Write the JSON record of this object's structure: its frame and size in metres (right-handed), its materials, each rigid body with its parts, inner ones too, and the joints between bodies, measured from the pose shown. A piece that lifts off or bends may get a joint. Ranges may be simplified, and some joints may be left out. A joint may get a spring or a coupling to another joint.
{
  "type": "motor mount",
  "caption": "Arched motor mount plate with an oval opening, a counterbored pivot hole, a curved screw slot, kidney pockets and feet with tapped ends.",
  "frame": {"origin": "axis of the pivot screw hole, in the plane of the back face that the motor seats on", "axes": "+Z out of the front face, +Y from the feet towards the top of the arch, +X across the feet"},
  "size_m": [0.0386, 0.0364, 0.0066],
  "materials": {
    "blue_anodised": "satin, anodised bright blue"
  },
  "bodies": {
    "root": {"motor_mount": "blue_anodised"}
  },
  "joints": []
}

⁂

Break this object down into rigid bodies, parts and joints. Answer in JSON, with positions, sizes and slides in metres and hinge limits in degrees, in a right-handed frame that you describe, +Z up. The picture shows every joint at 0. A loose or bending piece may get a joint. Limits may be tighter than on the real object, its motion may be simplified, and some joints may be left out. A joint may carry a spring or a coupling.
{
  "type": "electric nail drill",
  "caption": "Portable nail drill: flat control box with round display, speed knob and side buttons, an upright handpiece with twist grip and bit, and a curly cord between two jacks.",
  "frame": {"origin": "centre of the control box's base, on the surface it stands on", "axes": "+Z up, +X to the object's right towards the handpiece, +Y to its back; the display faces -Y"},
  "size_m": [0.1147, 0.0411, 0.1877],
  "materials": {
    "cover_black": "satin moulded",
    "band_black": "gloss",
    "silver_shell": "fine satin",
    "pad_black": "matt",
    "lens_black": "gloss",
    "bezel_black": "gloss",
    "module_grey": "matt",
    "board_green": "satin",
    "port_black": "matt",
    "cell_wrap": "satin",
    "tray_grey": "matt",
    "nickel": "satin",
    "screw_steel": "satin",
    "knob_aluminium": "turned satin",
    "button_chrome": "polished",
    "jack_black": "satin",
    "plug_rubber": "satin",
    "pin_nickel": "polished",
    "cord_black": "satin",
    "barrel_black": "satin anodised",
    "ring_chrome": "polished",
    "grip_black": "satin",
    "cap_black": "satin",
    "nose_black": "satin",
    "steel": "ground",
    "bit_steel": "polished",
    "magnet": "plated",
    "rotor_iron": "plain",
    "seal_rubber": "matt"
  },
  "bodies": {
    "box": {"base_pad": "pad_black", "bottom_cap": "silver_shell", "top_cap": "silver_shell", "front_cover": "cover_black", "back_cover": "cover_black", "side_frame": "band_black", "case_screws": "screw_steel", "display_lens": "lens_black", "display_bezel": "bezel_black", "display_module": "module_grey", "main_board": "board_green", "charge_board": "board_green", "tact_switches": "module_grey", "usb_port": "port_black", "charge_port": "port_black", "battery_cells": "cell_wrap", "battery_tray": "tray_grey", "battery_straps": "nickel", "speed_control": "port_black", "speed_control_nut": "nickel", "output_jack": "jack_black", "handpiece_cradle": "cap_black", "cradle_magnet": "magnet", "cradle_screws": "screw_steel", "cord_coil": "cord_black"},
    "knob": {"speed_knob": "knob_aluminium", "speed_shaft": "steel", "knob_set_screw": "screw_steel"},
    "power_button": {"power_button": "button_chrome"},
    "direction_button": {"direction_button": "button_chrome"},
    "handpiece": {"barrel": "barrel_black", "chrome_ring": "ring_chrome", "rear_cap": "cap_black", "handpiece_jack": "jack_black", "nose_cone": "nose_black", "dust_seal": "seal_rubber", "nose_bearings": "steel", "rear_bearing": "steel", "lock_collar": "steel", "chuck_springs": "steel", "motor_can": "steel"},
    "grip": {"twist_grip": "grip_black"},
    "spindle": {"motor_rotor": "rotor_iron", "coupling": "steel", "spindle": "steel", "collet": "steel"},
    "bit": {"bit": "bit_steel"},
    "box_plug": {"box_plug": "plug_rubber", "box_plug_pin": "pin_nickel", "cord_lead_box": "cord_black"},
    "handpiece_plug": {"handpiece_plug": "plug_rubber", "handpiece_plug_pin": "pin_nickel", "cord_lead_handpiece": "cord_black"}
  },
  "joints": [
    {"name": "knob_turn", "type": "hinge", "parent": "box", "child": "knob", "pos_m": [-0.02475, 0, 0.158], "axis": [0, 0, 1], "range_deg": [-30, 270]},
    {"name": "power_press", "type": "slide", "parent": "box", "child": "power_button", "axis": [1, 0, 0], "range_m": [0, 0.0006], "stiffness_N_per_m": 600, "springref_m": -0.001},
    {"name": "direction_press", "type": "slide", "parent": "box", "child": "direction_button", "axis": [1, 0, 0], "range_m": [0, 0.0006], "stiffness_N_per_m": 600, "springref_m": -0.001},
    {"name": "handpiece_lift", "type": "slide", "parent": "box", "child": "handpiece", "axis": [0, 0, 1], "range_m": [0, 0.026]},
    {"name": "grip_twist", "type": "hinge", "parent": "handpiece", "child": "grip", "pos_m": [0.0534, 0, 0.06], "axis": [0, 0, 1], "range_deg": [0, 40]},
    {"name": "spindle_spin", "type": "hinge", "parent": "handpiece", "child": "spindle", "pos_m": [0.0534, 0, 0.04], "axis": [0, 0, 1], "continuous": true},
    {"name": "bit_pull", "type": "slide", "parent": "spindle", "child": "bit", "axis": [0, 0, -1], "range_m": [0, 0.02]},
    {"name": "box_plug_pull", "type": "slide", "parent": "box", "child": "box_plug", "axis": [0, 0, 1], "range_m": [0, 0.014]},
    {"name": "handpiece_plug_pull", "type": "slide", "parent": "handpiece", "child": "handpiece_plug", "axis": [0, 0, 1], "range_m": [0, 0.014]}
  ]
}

⁂

__AIM OF THE TASK__:
List the lines that contain the word "from".

__RESPONSE BELOW__:
Write the JSON record of this object's structure: its frame and size in metres (right-handed), its materials, each rigid body with its parts, inner ones too, and the joints between bodies, measured from the pose shown. A piece that lifts off or bends may get a joint. Ranges may be simplified, and some joints may be left out. A joint may get a spring or a coupling to another joint.
  "frame": {"origin": "axis of the pivot screw hole, in the plane of the back face that the motor seats on", "axes": "+Z out of the front face, +Y from the feet towards the top of the arch, +X across the feet"},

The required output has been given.